• [Given entries]:
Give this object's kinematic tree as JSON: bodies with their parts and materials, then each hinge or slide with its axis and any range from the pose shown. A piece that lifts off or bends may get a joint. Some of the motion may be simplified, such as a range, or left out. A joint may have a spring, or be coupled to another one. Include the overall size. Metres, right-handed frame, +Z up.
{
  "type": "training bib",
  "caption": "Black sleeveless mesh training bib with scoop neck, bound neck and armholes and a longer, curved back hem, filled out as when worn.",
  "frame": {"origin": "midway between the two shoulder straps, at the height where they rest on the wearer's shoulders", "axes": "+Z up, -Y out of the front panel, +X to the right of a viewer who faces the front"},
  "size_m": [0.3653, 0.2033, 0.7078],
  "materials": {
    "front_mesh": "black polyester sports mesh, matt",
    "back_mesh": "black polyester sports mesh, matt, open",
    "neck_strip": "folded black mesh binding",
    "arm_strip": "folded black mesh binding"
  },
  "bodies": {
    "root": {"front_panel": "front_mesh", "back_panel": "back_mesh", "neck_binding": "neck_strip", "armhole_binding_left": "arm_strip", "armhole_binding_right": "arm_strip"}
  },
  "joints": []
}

...

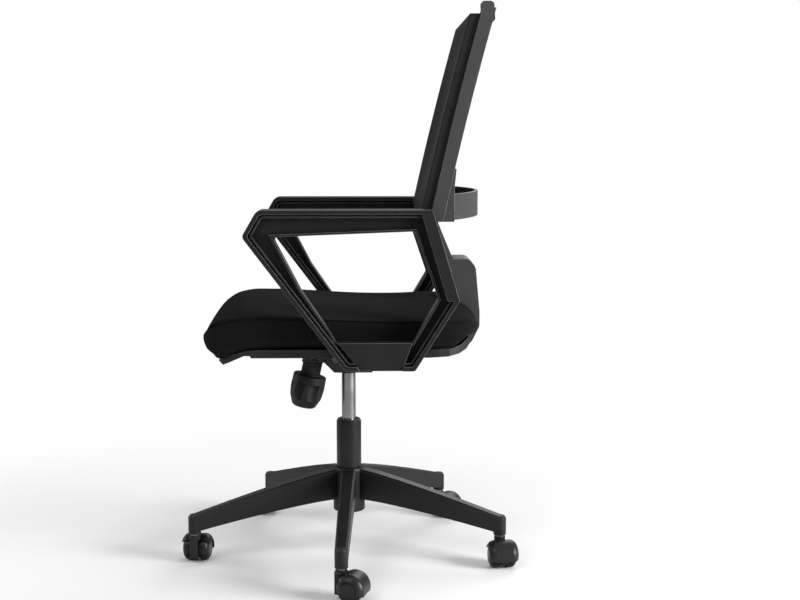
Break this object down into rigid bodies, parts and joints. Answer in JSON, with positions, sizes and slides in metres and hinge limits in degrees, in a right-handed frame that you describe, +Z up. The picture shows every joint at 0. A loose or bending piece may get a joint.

• [What you should do]:
List the lines of the entries that include "joints".

• [Written response]:
  "joints": []
Break this object down into rigid bodies, parts and joints. Answer in JSON, with positions, sizes and slides in metres and hinge limits in degrees, in a right-handed frame that you describe, +Z up. The picture shows every joint at 0. A loose or bending piece may get a joint.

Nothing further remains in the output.